In an impassioned speech to West Virginia miners in 1901 as reported in the Boston Herald by Linda Atkinson. Mary, speaking as Mother Jones, called upon the miners to awaken their minds so that they might live another life. She challenged the miners by saying, "I know what you suffer. As a boy you enter dripping caves often so low you must crawl and lie on your back to work, bent over so much that you cannot straighten your back. I know how sulfur-water eats through shoes and blister your feet and how hands crack and your nails are broken to the quick...and the thought of empty stomachs, barefoot children, a sick wife make going home all to dreary...You pity yourselves, but you do not pity your brothers, or you would stand together to help one another." When she ceased speaking, men and women looked at each other with shamed faces, and almost everyone was weeping.

The lives of most miners were totally controlled by ownership forcing them to live in company towns as so vividly described by lines made famous by Tennessee Ernie Ford in the song "Sixteen Tons:"

You load sixteen tons, what do you get?
Another day older and deeper in debt
Saint Peter don't you call me 'cause I can't go
I owe my soul to the company store


Miners having had enough in Ludlow, Colorado struck on September 13, 1913, protesting low pay and abysmal working conditions in the coalfields of Colorado. Upon striking, the miners and their families were evicted from their company-owned houses. They set up a tent colony on public property. The miners had dug foxholes in the tents so the women and children could avoid the bullets that randomly were shot through the tent colony by company thugs.

The Baldwin Felts Detective Agency was brought in to suppress the Colorado miners. They brought with them an armored car mounted with a machine gun--the Death Special. They were joined by the Colorado state militia on April 20, 1914. They ringed the camp and began firing into the tents upon a signal from the commander, Lt. Karl E. Lindenfelter. They shot and burned to death 20 people, including a dozen women and small children. Later investigations revealed that kerosene had intentionally been poured on the tents to set them ablaze. Not one of the perpetrators of the slaughter were ever punished, but scores of miners and their leaders were arrested and black-balled from the coal industry (source: https://www.britannica.com/event/ Ludlow-Massacre).

Mary met with John D. Rockefeller in 1915, a meeting for which she was accused of selling out by the bitter miners. However, conditions did improve in the mines after the meeting and even of greater importance the public became more sympathetic to labor as result Mary's efforts.

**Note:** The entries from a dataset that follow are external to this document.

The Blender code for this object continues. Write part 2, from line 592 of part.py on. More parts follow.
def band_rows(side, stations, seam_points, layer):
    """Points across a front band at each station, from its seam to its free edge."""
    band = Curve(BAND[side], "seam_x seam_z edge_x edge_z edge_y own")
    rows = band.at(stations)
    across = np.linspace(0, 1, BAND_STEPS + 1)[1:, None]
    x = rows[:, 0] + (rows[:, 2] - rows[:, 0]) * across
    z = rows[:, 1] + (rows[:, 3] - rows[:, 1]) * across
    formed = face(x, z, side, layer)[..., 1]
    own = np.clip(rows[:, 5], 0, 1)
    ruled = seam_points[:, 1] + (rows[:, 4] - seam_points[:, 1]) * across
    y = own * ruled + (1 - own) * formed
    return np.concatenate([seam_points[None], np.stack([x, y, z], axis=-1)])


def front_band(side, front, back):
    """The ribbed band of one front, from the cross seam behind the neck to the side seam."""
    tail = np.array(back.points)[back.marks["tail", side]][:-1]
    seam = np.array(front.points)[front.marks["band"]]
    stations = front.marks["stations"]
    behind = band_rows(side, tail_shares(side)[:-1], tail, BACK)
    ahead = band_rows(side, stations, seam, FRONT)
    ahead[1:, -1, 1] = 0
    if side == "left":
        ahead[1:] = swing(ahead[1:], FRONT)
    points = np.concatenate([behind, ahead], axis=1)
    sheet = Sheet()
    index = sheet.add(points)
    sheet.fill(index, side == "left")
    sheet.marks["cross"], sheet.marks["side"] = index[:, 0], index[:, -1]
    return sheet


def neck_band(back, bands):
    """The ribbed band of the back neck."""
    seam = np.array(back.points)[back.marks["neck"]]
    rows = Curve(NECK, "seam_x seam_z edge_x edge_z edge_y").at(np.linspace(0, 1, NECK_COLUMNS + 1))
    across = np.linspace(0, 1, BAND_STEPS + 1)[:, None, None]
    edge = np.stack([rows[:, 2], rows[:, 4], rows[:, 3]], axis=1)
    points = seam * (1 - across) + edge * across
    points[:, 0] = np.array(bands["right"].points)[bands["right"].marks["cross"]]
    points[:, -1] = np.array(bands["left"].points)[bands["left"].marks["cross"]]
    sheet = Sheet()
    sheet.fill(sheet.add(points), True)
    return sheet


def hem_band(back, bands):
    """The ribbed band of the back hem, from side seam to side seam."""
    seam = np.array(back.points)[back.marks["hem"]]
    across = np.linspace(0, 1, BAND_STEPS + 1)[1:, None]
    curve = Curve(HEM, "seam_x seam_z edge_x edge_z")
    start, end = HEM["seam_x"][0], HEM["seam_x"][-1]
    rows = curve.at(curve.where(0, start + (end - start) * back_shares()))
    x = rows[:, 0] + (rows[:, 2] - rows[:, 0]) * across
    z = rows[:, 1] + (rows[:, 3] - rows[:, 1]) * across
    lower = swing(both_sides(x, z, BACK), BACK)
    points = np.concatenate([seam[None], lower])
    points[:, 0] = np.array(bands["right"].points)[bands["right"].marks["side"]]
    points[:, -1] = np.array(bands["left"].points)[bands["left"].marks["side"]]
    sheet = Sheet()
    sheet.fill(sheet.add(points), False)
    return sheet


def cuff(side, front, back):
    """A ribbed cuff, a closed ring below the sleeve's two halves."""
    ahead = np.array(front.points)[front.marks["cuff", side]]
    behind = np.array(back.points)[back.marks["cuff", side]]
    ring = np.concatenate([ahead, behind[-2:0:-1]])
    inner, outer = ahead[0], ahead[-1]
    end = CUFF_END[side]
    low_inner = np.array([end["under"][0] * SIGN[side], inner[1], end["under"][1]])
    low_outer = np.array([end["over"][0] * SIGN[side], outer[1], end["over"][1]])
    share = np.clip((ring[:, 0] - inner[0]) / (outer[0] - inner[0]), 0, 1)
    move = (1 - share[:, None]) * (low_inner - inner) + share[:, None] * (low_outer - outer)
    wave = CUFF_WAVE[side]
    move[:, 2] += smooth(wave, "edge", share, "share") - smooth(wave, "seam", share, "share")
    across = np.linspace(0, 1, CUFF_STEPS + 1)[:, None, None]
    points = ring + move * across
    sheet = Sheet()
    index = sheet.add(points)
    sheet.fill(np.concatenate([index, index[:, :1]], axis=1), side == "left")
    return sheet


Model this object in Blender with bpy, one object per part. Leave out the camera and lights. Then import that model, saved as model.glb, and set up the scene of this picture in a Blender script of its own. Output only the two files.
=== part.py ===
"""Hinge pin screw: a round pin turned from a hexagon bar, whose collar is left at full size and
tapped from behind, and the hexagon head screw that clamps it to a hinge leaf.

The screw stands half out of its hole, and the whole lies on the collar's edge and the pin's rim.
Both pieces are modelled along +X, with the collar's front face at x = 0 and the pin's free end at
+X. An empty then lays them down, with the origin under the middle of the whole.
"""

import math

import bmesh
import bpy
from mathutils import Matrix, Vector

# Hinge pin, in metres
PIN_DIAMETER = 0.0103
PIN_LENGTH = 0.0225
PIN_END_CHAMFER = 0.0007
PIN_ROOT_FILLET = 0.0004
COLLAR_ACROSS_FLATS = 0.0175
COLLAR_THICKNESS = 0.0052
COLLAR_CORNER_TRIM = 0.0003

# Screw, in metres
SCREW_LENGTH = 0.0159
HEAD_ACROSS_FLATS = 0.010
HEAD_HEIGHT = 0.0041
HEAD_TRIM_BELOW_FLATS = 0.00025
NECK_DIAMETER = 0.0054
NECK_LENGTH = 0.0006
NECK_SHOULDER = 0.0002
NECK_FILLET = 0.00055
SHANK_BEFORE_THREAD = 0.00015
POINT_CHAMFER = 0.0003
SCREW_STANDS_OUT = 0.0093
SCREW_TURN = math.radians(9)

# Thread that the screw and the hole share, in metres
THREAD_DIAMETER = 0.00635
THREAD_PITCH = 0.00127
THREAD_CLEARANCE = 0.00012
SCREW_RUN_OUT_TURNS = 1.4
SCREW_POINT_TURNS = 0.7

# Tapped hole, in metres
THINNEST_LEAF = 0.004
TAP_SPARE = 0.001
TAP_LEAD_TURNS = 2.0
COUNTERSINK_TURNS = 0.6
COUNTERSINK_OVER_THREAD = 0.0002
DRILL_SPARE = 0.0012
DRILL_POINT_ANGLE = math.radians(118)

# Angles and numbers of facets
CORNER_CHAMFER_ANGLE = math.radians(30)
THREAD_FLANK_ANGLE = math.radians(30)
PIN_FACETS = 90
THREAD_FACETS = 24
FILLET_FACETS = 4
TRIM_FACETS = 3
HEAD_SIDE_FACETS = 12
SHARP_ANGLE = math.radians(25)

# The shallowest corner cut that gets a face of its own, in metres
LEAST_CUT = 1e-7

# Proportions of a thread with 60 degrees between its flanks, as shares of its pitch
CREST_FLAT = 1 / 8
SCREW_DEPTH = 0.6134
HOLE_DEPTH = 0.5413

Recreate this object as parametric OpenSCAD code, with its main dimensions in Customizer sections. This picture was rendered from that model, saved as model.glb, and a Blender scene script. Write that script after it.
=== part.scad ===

Mary's other focus child labor began in 1895 after touring a textile factory. She said, "Seeing the little children working, walking up and down rows of spindles and reaching their tiny hands into machinery to fix thread that had snapped loose was the most heart rendering spectacle in all of life. Tiny babies of six years old with faces of sixty did eight and some twelve-hour shifts for ten cents a day. Four-year old children came to the mill to help older brothers and sisters, they received no pay." In 1900, two million children under 16 worked in mills, mines & factories. Twenty-eight states had laws, but they were not enforced. Business simply did as it pleased (source https://www.britannica.com/event/Ludlow-Massacre).

In 1903, Mother Jones lead a march of children who had worked in the mills, many with crushed hands or missing fingers, from Philadelphia, Pennsylvania to Oyster Bay, N.Y., with the intention of taking them to President Roosevelt's vacation home to ask that he get a law passed against child labor. She said she wanted resident Roosevelt to hear the wail of the children who never have a chance to go to school but work 11 and 12 hours a day in the textile mills of Pennsylvania. He was not home; she nevertheless considered the march a success because it brought attention to the plight of children in the United States. However, it was not until 1938 when the Fair Labor Standard Act was passed did children gain true protection of the government.

As she said earlier Mary was known as a Hell Raiser. At one trial she was instructed to call the judge "Your Honor." Her response: "Are you referring to the old chap behind the justice counter? Well, I can't call him 'Your Honor' until I know how honorable he is. You know I took an oath to tell the truth when I took the witness stand." (Source: Autobiography of Mother Jones).

On February 12, 1913. Mary was arrested and charged with stealing a machine gun, trying to blow up a train, and conspiracy to commit murder. Mother Jones was sentenced to 20 years in prison. She was released after 85 days in jail shortly after thanks to the intervention of Senator John W. Kern of Indiana.

Finally, in 1924 Mary was recognized for her humanitarian service by President Calvin Coolidge. Following is a partial list of her work:

1890: Organizer for United Mine Workers
1898: Help found the Social Democratic Party
1903: March of the Mill Children to President Teddy Roosevelt's home
1905: Only woman founder of the Industrial Workers of the World
1911: Left Socialist Party
1912: Paint Creek-Cabin Creek strike; Children's march in Charleston, W.V.
1913: Arrested twice in Colorado (free speech injunctions)
1914: At Ludlow Massacre
1915-16: Garment Workers and Streetcar Strikes
1919: Steel Workers in Pittsburg at age 82.
1922: Left United Mine Workers over disagreement with John L. Lewis -- fail to let miners' strike in sympathy with steel workers
1930: Last public appearance

Mary died November 30, 1930 (some claim she was 100, others 93). She is buried in the Union Miners Cemetery at Mount Olive, Illinois. Her grave is near victims of the Virden, Illinois mine riot of 1898. This special cemetery had to be established for the miners who were killed during the strike because the coal company would not allow them to be buried on their property.